In California, most teachers and schools seek to provide an affirming and open learning environment for all children. However, in the minds of many teachers, administrators and school board members, lesbian, gay, bisexual, transgender and questioning (LGBTQ) children don’t exist. And if LGBTQ children don’t exist, there is nothing to say about them, nothing to teach about them.
This perspective even goes so far as to resist LGBTQ students organizing on campus. From the vantage of these authorities, such organizations are insidious elements of the so-called gay agenda. Their reasoning, perhaps, is that to be LGBTQ is to make a choice about one’s sexuality, and LGBTQ adults, therefore, were never LGBTQ children. Then there are those educators who see “Queers” as subversives responsible for the breakdown of American society. For these folks, LGBTQ children are dangerous seeds that will blossom into future threats to social stability.
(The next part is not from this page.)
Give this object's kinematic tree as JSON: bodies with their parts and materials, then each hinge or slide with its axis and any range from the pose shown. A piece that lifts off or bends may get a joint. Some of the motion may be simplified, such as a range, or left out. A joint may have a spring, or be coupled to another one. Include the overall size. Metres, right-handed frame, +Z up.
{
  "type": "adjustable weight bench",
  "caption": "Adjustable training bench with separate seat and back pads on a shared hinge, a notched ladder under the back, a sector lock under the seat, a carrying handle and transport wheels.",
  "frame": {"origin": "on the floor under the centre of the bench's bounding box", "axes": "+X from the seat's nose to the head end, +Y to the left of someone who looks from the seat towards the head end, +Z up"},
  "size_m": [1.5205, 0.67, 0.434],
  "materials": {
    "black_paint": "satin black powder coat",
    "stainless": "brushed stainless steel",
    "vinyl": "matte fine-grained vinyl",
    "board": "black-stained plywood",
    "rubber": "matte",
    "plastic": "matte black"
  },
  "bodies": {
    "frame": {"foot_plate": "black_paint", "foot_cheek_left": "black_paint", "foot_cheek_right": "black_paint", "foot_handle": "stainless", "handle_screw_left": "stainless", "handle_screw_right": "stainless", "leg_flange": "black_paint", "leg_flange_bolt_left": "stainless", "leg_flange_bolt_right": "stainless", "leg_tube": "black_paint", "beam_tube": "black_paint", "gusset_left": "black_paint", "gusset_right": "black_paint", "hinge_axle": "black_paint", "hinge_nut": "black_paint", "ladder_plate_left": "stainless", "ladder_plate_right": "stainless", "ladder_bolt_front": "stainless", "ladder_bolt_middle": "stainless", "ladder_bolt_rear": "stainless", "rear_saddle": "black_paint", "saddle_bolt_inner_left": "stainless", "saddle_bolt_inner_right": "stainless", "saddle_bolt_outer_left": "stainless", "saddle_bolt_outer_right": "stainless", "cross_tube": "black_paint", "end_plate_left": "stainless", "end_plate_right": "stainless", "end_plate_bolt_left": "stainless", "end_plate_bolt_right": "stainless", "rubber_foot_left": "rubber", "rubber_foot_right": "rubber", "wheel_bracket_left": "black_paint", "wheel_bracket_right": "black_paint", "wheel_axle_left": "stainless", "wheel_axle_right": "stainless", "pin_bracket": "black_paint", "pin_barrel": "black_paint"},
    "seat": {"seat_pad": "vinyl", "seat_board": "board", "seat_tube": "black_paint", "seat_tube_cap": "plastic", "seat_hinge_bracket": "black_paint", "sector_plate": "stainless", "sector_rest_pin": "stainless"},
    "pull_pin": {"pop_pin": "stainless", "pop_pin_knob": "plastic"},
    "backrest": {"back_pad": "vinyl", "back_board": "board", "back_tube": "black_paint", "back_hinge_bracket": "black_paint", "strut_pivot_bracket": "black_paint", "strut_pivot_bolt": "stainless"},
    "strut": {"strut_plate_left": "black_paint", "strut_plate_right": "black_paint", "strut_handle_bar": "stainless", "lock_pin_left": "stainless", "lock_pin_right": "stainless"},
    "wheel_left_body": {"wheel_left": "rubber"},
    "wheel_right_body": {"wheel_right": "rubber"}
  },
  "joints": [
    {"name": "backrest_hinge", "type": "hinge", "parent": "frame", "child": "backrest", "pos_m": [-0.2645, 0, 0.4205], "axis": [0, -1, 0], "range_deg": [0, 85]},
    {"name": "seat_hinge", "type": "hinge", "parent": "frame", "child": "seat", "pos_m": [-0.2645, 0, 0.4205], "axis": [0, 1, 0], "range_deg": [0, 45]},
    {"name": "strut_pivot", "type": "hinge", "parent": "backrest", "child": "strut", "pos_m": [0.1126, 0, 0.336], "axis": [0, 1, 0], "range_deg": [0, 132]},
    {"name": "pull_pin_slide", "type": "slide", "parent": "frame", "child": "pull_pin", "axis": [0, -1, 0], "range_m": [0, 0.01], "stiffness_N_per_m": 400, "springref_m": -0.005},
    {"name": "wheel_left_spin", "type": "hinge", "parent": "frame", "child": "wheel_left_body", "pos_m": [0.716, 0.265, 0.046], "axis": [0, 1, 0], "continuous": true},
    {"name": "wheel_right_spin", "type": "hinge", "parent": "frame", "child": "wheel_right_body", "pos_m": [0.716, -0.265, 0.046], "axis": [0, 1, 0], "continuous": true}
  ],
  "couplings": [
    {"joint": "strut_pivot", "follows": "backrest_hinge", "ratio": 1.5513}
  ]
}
Things are getting better. Two of the ways they are getting better concern actions that promote the well-being of LGBTQ schoolchildren as well as all schoolchildren.
Legislation is being considered that creates curriculum equality for LGBTQ children. Current law requires social sciences instruction to include the history and experiences of a number of groups such as men, women, African Americans, American Indians, Mexicans, Asians and other ethnic groups. A proposed bill would insert LGBTQ individuals into that list. (California SB 48)
LGBTQ children themselves have become campus activists creating an organized presence on campuses, which has resulted in a marked decrease in bullying and discrimination. Because they have made schools better, LGBTQ children stay in school and do better.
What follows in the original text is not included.